A sense of duty, though, is what brought him to run for council. 

“I thought that this would be a great way for me to give back,” he said. “As an individual, I think we are each contributing members of society. We each give back to society in our unique capacities.”

It is his capacity for business and numbers he hopes to use to give back by providing another data-based perspective on city council.

When it comes to the decisions he would take part in on the council, Patara makes a point of addressing the importance of working together to “come to a decision that adheres to quorum,” or, essentially, build consensus.

His approach to these choices would be “a very utilitarian [one]… so, therefore, you seek to do the greatest good for the greatest number of people.” 

The decisions need to be based on good data and logic, he says, and promises that he will do so—not only because the decisions of one council could have ramifications for decades but also because this basis is more likely to lead to consensus.

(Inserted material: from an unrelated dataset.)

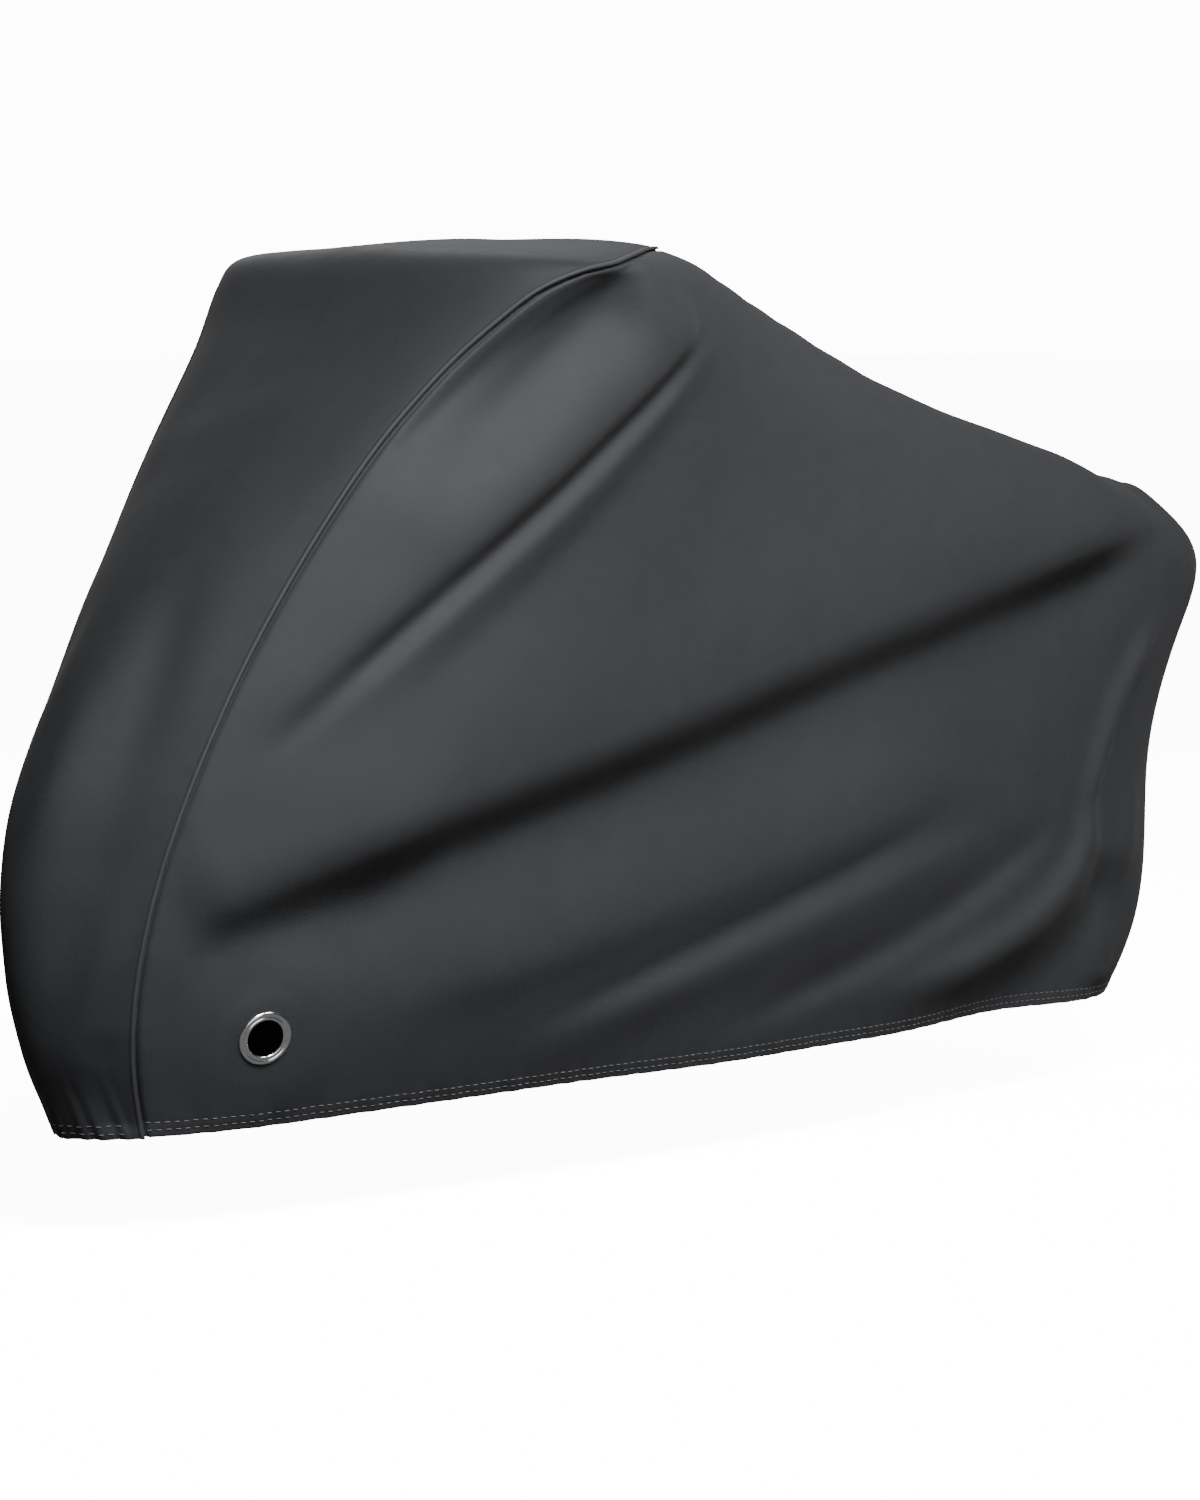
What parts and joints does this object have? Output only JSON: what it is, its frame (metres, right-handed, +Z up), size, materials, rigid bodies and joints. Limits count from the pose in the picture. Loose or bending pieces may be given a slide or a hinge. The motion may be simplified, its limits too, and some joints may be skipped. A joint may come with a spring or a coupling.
{
  "type": "bicycle cover",
  "caption": "Fitted fabric bicycle cover, tall over the handlebar and sloping to the tail, hollow and open along its hem, with a metal eyelet low on each side for a lock.",
  "frame": {"origin": "the point on the inner face of the top, over the middle of the handlebar, where the cover is held up", "axes": "-X towards the front of the bicycle, +X towards its tail, +Z up, +Y to the side away from the picture's camera"},
  "size_m": [1.9549, 0.5824, 0.9662],
  "materials": {
    "hood_cloth": "fine plain weave with a water-repellent coating, near black, low sheen",
    "side_cloth": "fine plain weave with a water-repellent coating, charcoal, low sheen",
    "eyelet_metal": "bright plated, rolled washers"
  },
  "bodies": {
    "root": {"hood_panel": "hood_cloth", "side_panel_left": "side_cloth", "side_panel_right": "side_cloth", "eyelet_left": "eyelet_metal", "eyelet_right": "eyelet_metal"}
  },
  "joints": []
}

Patara’s commitment to data and logic echoed his passion for financial literacy. He hopes that good information and decisions based upon it would be easy for the public to understand. 

“I would strongly support and educate people…furnish people with all of the relevant information and data,” he says. 

Patara is one of ten candidates vying for a seat on Fort St. John’s six-member city council. Three candidates are also running for mayor in the city. 

The municipal general election, where cities, towns, and districts will select their leadership for the next four years, will take place on October 15th, 2022.